┌─ Recorded information
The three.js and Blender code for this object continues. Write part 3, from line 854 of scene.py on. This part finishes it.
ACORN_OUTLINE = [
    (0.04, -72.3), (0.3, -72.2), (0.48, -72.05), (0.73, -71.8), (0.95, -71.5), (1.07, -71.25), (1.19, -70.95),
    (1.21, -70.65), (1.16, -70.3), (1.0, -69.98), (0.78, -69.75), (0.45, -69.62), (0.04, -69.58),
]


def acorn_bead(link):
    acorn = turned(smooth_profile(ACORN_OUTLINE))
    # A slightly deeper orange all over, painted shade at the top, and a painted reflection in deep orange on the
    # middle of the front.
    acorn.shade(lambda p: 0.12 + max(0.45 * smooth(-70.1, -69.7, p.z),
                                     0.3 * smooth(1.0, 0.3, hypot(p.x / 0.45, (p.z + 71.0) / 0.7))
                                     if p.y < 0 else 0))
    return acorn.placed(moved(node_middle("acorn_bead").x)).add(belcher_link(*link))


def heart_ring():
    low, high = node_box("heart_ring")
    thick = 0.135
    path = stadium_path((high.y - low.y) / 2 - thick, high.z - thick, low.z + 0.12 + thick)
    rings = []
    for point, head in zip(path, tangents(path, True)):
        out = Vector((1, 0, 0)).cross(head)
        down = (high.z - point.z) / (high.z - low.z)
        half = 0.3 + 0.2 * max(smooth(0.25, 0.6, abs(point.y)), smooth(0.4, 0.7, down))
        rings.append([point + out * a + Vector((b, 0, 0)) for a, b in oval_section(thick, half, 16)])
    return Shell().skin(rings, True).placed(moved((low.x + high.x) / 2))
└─
To do = Restate the listing in full, word for word.

Solution for this exercise =
The three.js and Blender code for this object continues. Write part 3, from line 854 of scene.py on. This part finishes it.
ACORN_OUTLINE = [
    (0.04, -72.3), (0.3, -72.2), (0.48, -72.05), (0.73, -71.8), (0.95, -71.5), (1.07, -71.25), (1.19, -70.95),
    (1.21, -70.65), (1.16, -70.3), (1.0, -69.98), (0.78, -69.75), (0.45, -69.62), (0.04, -69.58),
]


def acorn_bead(link):
    acorn = turned(smooth_profile(ACORN_OUTLINE))
    # A slightly deeper orange all over, painted shade at the top, and a painted reflection in deep orange on the
    # middle of the front.
    acorn.shade(lambda p: 0.12 + max(0.45 * smooth(-70.1, -69.7, p.z),
                                     0.3 * smooth(1.0, 0.3, hypot(p.x / 0.45, (p.z + 71.0) / 0.7))
                                     if p.y < 0 else 0))
    return acorn.placed(moved(node_middle("acorn_bead").x)).add(belcher_link(*link))


def heart_ring():
    low, high = node_box("heart_ring")
    thick = 0.135
    path = stadium_path((high.y - low.y) / 2 - thick, high.z - thick, low.z + 0.12 + thick)
    rings = []
    for point, head in zip(path, tangents(path, True)):
        out = Vector((1, 0, 0)).cross(head)
        down = (high.z - point.z) / (high.z - low.z)
        half = 0.3 + 0.2 * max(smooth(0.25, 0.6, abs(point.y)), smooth(0.4, 0.7, down))
        rings.append([point + out * a + Vector((b, 0, 0)) for a, b in oval_section(thick, half, 16)])
    return Shell().skin(rings, True).placed(moved((low.x + high.x) / 2))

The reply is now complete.